As Aventuras da Turma da Mônica () is a 1982 Brazilian animated anthology film directed by Mauricio de Sousa, based on his Monica's Gang comic books. This was the first feature film based on Monica's Gang and which began production of the cartoon series based on the comics.

The film mixes animation with some scenes made in live-action interpreted by Mauricio de Sousa in his studio. The film shows four individual stories that end up linking through the characters interacting with Mauricio through phone calls.

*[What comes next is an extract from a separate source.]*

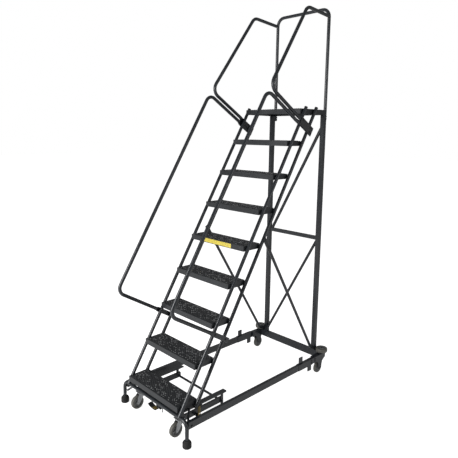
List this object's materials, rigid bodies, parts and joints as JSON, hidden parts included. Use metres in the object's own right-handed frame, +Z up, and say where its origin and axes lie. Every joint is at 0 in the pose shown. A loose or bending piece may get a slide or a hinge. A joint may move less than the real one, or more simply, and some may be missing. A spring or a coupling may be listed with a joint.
{
  "type": "rolling library ladder",
  "caption": "Tall rolling ladder of bent dark tube: inclined treads, a railed top platform, a braced base on feet, casters and bumper wheels.",
  "frame": {"origin": "on the floor, in the middle of the ladder's overall width and depth", "axes": "+X to the climber's right, +Y from the front foot of the steps to the back, +Z up"},
  "size_m": [0.825, 1.6899, 3.1155],
  "materials": {
    "frame_enamel": "dark grey powder coat, satin",
    "tread_enamel": "dark powder coat over punched grip sheet",
    "foot_rubber": "matt black",
    "wheel_rubber": "grey moulded tread",
    "zinc_plate": "bright zinc plate",
    "yellow_zinc": "yellow passivated zinc",
    "plug_plastic": "black moulded plugs"
  },
  "bodies": {
    "ladder": {"base_rail_left": "frame_enamel", "base_rail_right": "frame_enamel", "foot_left": "foot_rubber", "foot_right": "foot_rubber", "front_frame": "frame_enamel", "guard_rail_left": "frame_enamel", "guard_rail_right": "frame_enamel", "handrail_left": "frame_enamel", "handrail_right": "frame_enamel", "leg_strut_left": "frame_enamel", "leg_strut_right": "frame_enamel", "lock_spring_left": "yellow_zinc", "lock_spring_right": "yellow_zinc", "pedal_bracket": "frame_enamel", "pivot_rod": "frame_enamel", "platform": "tread_enamel", "post_left": "frame_enamel", "post_right": "frame_enamel", "rail_sleeve_left": "frame_enamel", "rail_sleeve_right": "frame_enamel", "rear_brace_level": "frame_enamel", "rear_brace_lower": "frame_enamel", "rear_brace_upper": "frame_enamel", "rear_caster_bracket_left": "frame_enamel", "rear_caster_bracket_right": "frame_enamel", "rear_crossbar": "frame_enamel", "rear_rail": "frame_enamel", "side_brace_left": "frame_enamel", "side_brace_right": "frame_enamel", "step_1": "tread_enamel", "step_2": "tread_enamel", "step_3": "tread_enamel", "step_4": "tread_enamel", "step_5": "tread_enamel", "step_6": "tread_enamel", "step_7": "tread_enamel", "step_8": "tread_enamel", "step_frame_left": "frame_enamel", "step_frame_right": "frame_enamel", "stringer_cap_front_left": "plug_plastic", "stringer_cap_front_right": "plug_plastic", "stringer_cap_rear_left": "plug_plastic", "stringer_cap_rear_right": "plug_plastic", "stringer_front_left": "frame_enamel", "stringer_front_right": "frame_enamel", "stringer_rear_left": "frame_enamel", "stringer_rear_right": "frame_enamel"},
    "rocker": {"caster_frame": "frame_enamel", "caster_plate_left": "zinc_plate", "caster_plate_right": "zinc_plate"},
    "left_fork": {"caster_fork_left": "zinc_plate"},
    "right_fork": {"caster_fork_right": "zinc_plate"},
    "left_front_wheel": {"front_wheel_left": "wheel_rubber"},
    "right_front_wheel": {"front_wheel_right": "wheel_rubber"},
    "left_rear_wheel": {"rear_wheel_left": "wheel_rubber"},
    "right_rear_wheel": {"rear_wheel_right": "wheel_rubber"},
    "left_bumper": {"bumper_wheel_left": "wheel_rubber"},
    "right_bumper": {"bumper_wheel_right": "wheel_rubber"},
    "pedal": {"release_pedal": "yellow_zinc"}
  },
  "joints": [
    {"name": "rocker_hinge", "type": "hinge", "parent": "ladder", "child": "rocker", "pos_m": [0, -0.33254, 0.114], "axis": [1, 0, 0], "range_deg": [0, 1.7], "deforming": ["lock_spring_left", "lock_spring_right"]},
    {"name": "pedal_hinge", "type": "hinge", "parent": "ladder", "child": "pedal", "pos_m": [0, -0.74154, 0.139], "axis": [1, 0, 0], "range_deg": [0, 16], "stiffness_Nm_per_rad": 0.5, "springref_deg": -20.05},
    {"name": "left_swivel", "type": "hinge", "parent": "rocker", "child": "left_fork", "pos_m": [-0.236, -0.71354, 0.1], "axis": [0, 0, 1], "continuous": true},
    {"name": "left_front_spin", "type": "hinge", "parent": "left_fork", "child": "left_front_wheel", "pos_m": [-0.236, -0.74354, 0.051], "axis": [1, 0, 0], "continuous": true},
    {"name": "left_rear_spin", "type": "hinge", "parent": "ladder", "child": "left_rear_wheel", "pos_m": [-0.356, 0.75046, 0.051], "axis": [1, 0, 0], "continuous": true},
    {"name": "left_bumper_spin", "type": "hinge", "parent": "ladder", "child": "left_bumper", "pos_m": [-0.362, 0.79446, 0.2], "axis": [0, 0, 1], "continuous": true},
    {"name": "right_swivel", "type": "hinge", "parent": "rocker", "child": "right_fork", "pos_m": [0.236, -0.71354, 0.1], "axis": [0, 0, 1], "continuous": true},
    {"name": "right_front_spin", "type": "hinge", "parent": "right_fork", "child": "right_front_wheel", "pos_m": [0.236, -0.74354, 0.051], "axis": [1, 0, 0], "continuous": true},
    {"name": "right_rear_spin", "type": "hinge", "parent": "ladder", "child": "right_rear_wheel", "pos_m": [0.356, 0.75046, 0.051], "axis": [1, 0, 0], "continuous": true},
    {"name": "right_bumper_spin", "type": "hinge", "parent": "ladder", "child": "right_bumper", "pos_m": [0.362, 0.79446, 0.2], "axis": [0, 0, 1], "continuous": true}
  ]
}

Distributed by Embrafilme, the film was released theatrically in São Paulo on 23 December 1982 and in Rio de Janeiro on 10 January 1983.

Plot
The film begins with a live-action sequence focusing on Mauricio de Sousa working at his desk until he starts receiving phone calls from his characters—Monica, Jimmy Five, Smudge, Maggy, Franklin and Blu (at the same time that Sousa also talks to the viewer presenting each of the characters)—who have just discovered that they would appear in a film.

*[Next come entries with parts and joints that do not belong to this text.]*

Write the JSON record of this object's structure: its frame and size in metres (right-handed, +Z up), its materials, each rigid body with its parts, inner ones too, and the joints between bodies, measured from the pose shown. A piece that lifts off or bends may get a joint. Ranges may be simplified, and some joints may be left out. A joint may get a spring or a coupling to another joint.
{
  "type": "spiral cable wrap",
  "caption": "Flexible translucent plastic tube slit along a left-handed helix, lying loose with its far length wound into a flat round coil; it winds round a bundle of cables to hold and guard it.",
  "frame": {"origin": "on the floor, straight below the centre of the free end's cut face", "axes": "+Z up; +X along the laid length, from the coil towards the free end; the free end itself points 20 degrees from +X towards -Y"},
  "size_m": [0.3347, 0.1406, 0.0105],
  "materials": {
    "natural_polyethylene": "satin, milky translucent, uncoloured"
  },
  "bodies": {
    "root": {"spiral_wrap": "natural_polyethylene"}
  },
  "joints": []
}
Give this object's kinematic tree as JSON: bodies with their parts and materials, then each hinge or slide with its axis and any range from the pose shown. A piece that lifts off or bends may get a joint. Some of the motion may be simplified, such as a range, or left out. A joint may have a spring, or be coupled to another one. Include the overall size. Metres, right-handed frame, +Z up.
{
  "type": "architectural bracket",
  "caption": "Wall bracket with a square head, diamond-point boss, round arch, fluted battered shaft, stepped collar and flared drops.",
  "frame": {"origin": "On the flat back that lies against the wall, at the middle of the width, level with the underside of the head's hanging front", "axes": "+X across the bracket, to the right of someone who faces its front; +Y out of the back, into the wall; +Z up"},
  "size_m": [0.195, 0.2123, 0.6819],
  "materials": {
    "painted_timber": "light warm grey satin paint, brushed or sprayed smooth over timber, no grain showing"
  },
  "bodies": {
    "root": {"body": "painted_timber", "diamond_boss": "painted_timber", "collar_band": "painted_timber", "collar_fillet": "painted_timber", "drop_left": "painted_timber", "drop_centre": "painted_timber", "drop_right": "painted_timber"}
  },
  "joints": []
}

While Sousa seeks inspiration to create the plot of the film, the film moves into the comics and focuses on the animated characters. The first story follows Jimmy Five and Smudge as they devise several plans to pull a prank on Monica, but all the gadgets created by Jimmy Five eventually backfire against him in a style of humor similar to the Wile E. Coyote and the Road Runner cartoons.

The second story centers on Monica, who attends a costume party at Franklin's house wearing a mouse costume, but is accidentally shrunk by one of Franklin's inventions and befriends a small mouse that falls in love with her.

The third story also focuses on Monica. Feeling rejected by her friends (who are secretly organizing her birthday party), Monica decides to run away from home to live as a hermit in the mountains.

The fourth story is a parody of the Star Wars films, focused on Monica and Jimmy Five. A mysterious robot rabbit is sent to Earth to dominate the planet by orders of his master, Lorde Coelhão. The robot lands in Jimmy Five's bedroom and tries to attack him, but all his attempts fail. The robot is not noticed by Jimmy Five until the two meet Monica and accidentally ends up abducting the two by stealing Monica's stuffed rabbit Samson. Monica ends up being imprisoned in a gift package while Jimmy Five meets Lorde Coelhão and his plan to conquer Earth. Jimmy Five flees into a spaceship, saving Monica and using the spaceship he manages to defeat Lorde Coelhão and his robots.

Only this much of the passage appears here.